THE REQUEST: Extract the complete listing and repeat it word for word.
──────── COLLECTED MATERIAL
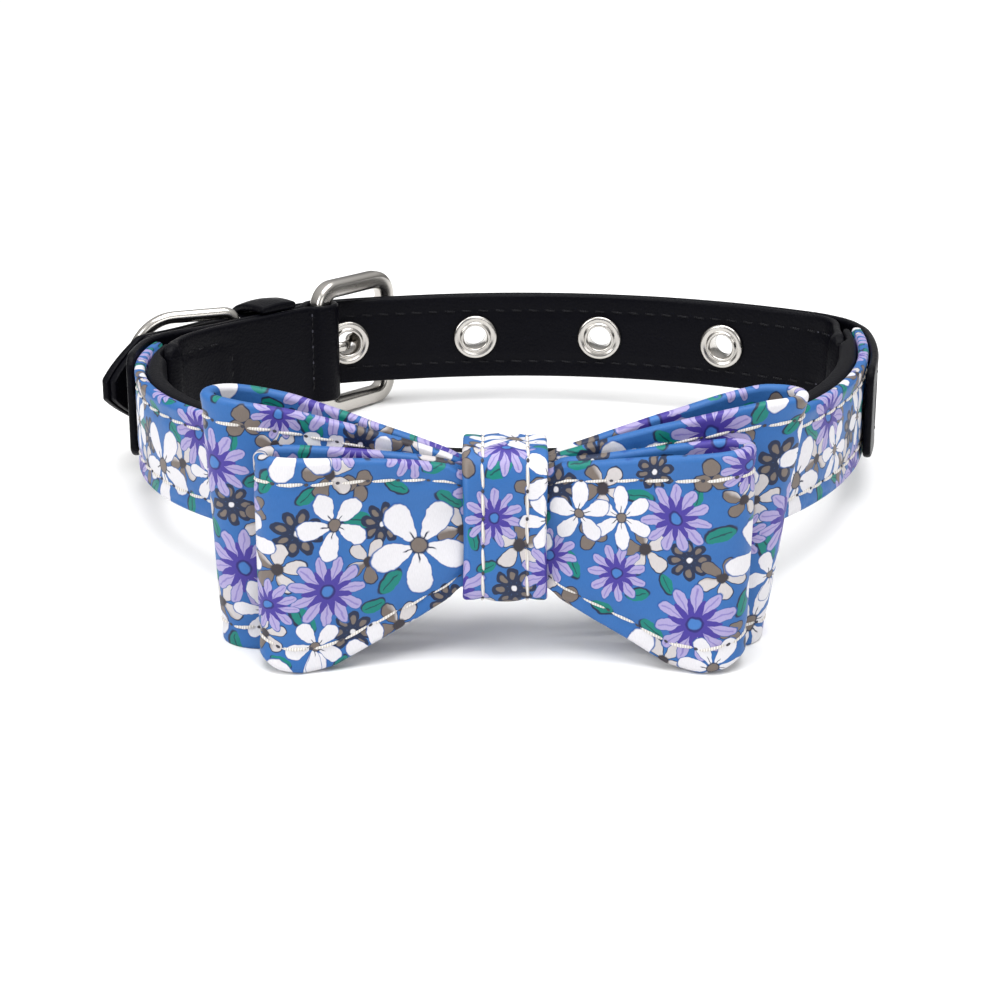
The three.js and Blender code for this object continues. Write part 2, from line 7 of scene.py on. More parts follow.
# %% Load the model
import json
import math
import bpy
import numpy as np
from mathutils import Matrix, Vector


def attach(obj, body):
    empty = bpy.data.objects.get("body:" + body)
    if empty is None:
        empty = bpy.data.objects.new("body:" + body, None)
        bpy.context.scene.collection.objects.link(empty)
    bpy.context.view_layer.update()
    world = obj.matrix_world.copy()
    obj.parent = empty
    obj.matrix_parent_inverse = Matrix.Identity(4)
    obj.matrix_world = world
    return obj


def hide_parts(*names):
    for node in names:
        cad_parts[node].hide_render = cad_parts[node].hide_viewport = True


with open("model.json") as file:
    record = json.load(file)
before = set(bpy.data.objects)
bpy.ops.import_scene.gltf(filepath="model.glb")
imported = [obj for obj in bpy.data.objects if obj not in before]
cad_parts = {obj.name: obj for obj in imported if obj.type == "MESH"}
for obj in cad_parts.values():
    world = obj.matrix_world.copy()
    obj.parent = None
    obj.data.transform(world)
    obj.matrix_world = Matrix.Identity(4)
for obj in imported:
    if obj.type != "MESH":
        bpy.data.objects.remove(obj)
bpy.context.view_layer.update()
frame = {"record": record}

MM = 0.001

# %% [markdown]
# ## The loop that everything follows
# A strap is cut flat and then lies along the loop, so one line is drawn first: arcs, each
# with its length and how far it turns, anticlockwise from the knot. A place on the collar is
# then said as the maker says it: how far along, how far across, and how far out.

# %% The loop's middle line
LOOP = [(36.5, 42.8), (43.2, 32.6), (27.7, 18.6), (9.0, 52.1), (76.0, 48.4), (9.0, 29.9),
        (35.2, 2.0), (9.0, 34.8), (40.4, 52.3), (24.3, 15.4), (26.7, 31.2)]
LOOP_LENGTH = sum(length for length, turn in LOOP)
FRONT_Y = 4.5


def draw_loop(step=0.2):
    total_turn = sum(turn for length, turn in LOOP)
    stations = np.arange(0, LOOP_LENGTH + step / 2, LOOP_LENGTH / round(LOOP_LENGTH / step))
    ends = np.cumsum([0] + [length for length, turn in LOOP])
    bends = np.radians([turn * 360 / total_turn / length for length, turn in LOOP])
    which = np.clip(np.searchsorted(ends, stations, side="right") - 1, 0, len(LOOP) - 1)
    start = np.concatenate([[0], np.cumsum(bends * np.diff(ends))])[which]
    heading = start + (stations - ends[which]) * bends[which]
    gap = np.diff(stations)
    middle = (heading[1:] + heading[:-1]) / 2
    x = np.concatenate([[0], np.cumsum(np.cos(middle) * gap)])
    y = np.concatenate([[0], np.cumsum(np.sin(middle) * gap)])
    share = stations / LOOP_LENGTH
    return stations, x - x[-1] * share, FRONT_Y + y - y[-1] * share, heading


LOOP_S, LOOP_X, LOOP_Y, LOOP_H = draw_loop()


def beside_loop(s, n):
    """The place at station s along the loop, n millimetres out from it."""
    s = np.mod(np.asarray(s, float), LOOP_LENGTH)
    h = np.interp(s, LOOP_S, LOOP_H)
    x = np.interp(s, LOOP_S, LOOP_X) + n * np.sin(h)
    y = np.interp(s, LOOP_S, LOOP_Y) - n * np.cos(h)
    return np.stack([x, y], -1)


def loop_heading(s):
    return float(np.interp(s, LOOP_S, LOOP_H))


print("loop length", round(LOOP_LENGTH, 1), "mm, width", round(float(np.ptp(LOOP_X)), 1))

# %% [markdown]
# ## From the level collar to how it stands
# The collar leans back a little, on the bow's lower corners and the buckle. The D-ring's pin
# is known in both frames, so it ties the level drawing to the standing model.

# %% Level millimetres to standing metres
LEAN = math.radians(3.2)
RING_STATION = 224.6
RING_OUT = 2.8
pin = frame["record"]["behaviour"]["joints"][0]["pos_m"]
pin_level = Vector((*beside_loop(RING_STATION, RING_OUT), 0)) * MM
TURN = Matrix.Rotation(-LEAN, 3, "X")
SHIFT = Vector(pin) - TURN @ pin_level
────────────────
TASK ANSWER:
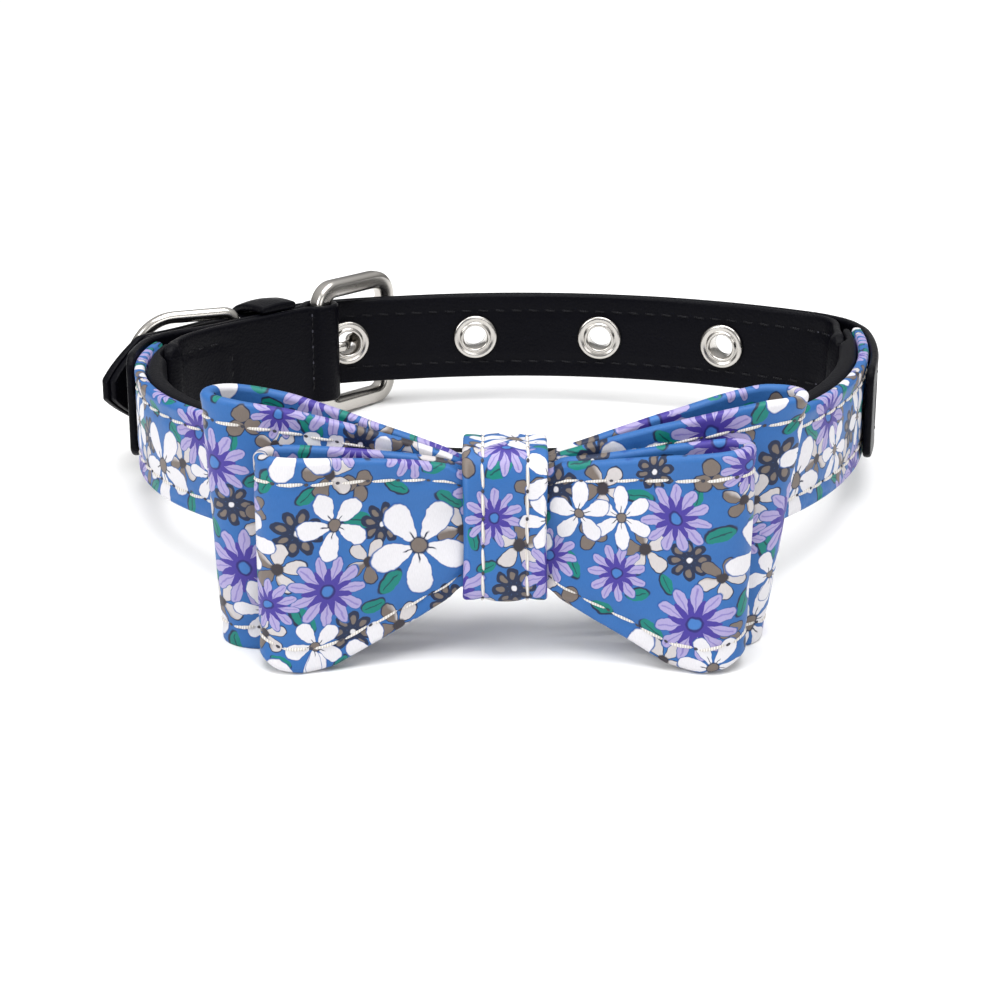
The three.js and Blender code for this object continues. Write part 2, from line 7 of scene.py on. More parts follow.
# %% Load the model
import json
import math
import bpy
import numpy as np
from mathutils import Matrix, Vector


def attach(obj, body):
    empty = bpy.data.objects.get("body:" + body)
    if empty is None:
        empty = bpy.data.objects.new("body:" + body, None)
        bpy.context.scene.collection.objects.link(empty)
    bpy.context.view_layer.update()
    world = obj.matrix_world.copy()
    obj.parent = empty
    obj.matrix_parent_inverse = Matrix.Identity(4)
    obj.matrix_world = world
    return obj


def hide_parts(*names):
    for node in names:
        cad_parts[node].hide_render = cad_parts[node].hide_viewport = True


with open("model.json") as file:
    record = json.load(file)
before = set(bpy.data.objects)
bpy.ops.import_scene.gltf(filepath="model.glb")
imported = [obj for obj in bpy.data.objects if obj not in before]
cad_parts = {obj.name: obj for obj in imported if obj.type == "MESH"}
for obj in cad_parts.values():
    world = obj.matrix_world.copy()
    obj.parent = None
    obj.data.transform(world)
    obj.matrix_world = Matrix.Identity(4)
for obj in imported:
    if obj.type != "MESH":
        bpy.data.objects.remove(obj)
bpy.context.view_layer.update()
frame = {"record": record}

MM = 0.001

# %% [markdown]
# ## The loop that everything follows
# A strap is cut flat and then lies along the loop, so one line is drawn first: arcs, each
# with its length and how far it turns, anticlockwise from the knot. A place on the collar is
# then said as the maker says it: how far along, how far across, and how far out.

# %% The loop's middle line
LOOP = [(36.5, 42.8), (43.2, 32.6), (27.7, 18.6), (9.0, 52.1), (76.0, 48.4), (9.0, 29.9),
        (35.2, 2.0), (9.0, 34.8), (40.4, 52.3), (24.3, 15.4), (26.7, 31.2)]
LOOP_LENGTH = sum(length for length, turn in LOOP)
FRONT_Y = 4.5


def draw_loop(step=0.2):
    total_turn = sum(turn for length, turn in LOOP)
    stations = np.arange(0, LOOP_LENGTH + step / 2, LOOP_LENGTH / round(LOOP_LENGTH / step))
    ends = np.cumsum([0] + [length for length, turn in LOOP])
    bends = np.radians([turn * 360 / total_turn / length for length, turn in LOOP])
    which = np.clip(np.searchsorted(ends, stations, side="right") - 1, 0, len(LOOP) - 1)
    start = np.concatenate([[0], np.cumsum(bends * np.diff(ends))])[which]
    heading = start + (stations - ends[which]) * bends[which]
    gap = np.diff(stations)
    middle = (heading[1:] + heading[:-1]) / 2
    x = np.concatenate([[0], np.cumsum(np.cos(middle) * gap)])
    y = np.concatenate([[0], np.cumsum(np.sin(middle) * gap)])
    share = stations / LOOP_LENGTH
    return stations, x - x[-1] * share, FRONT_Y + y - y[-1] * share, heading


LOOP_S, LOOP_X, LOOP_Y, LOOP_H = draw_loop()


def beside_loop(s, n):
    """The place at station s along the loop, n millimetres out from it."""
    s = np.mod(np.asarray(s, float), LOOP_LENGTH)
    h = np.interp(s, LOOP_S, LOOP_H)
    x = np.interp(s, LOOP_S, LOOP_X) + n * np.sin(h)
    y = np.interp(s, LOOP_S, LOOP_Y) - n * np.cos(h)
    return np.stack([x, y], -1)


def loop_heading(s):
    return float(np.interp(s, LOOP_S, LOOP_H))


print("loop length", round(LOOP_LENGTH, 1), "mm, width", round(float(np.ptp(LOOP_X)), 1))

# %% [markdown]
# ## From the level collar to how it stands
# The collar leans back a little, on the bow's lower corners and the buckle. The D-ring's pin
# is known in both frames, so it ties the level drawing to the standing model.

# %% Level millimetres to standing metres
LEAN = math.radians(3.2)
RING_STATION = 224.6
RING_OUT = 2.8
pin = frame["record"]["behaviour"]["joints"][0]["pos_m"]
pin_level = Vector((*beside_loop(RING_STATION, RING_OUT), 0)) * MM
TURN = Matrix.Rotation(-LEAN, 3, "X")
SHIFT = Vector(pin) - TURN @ pin_level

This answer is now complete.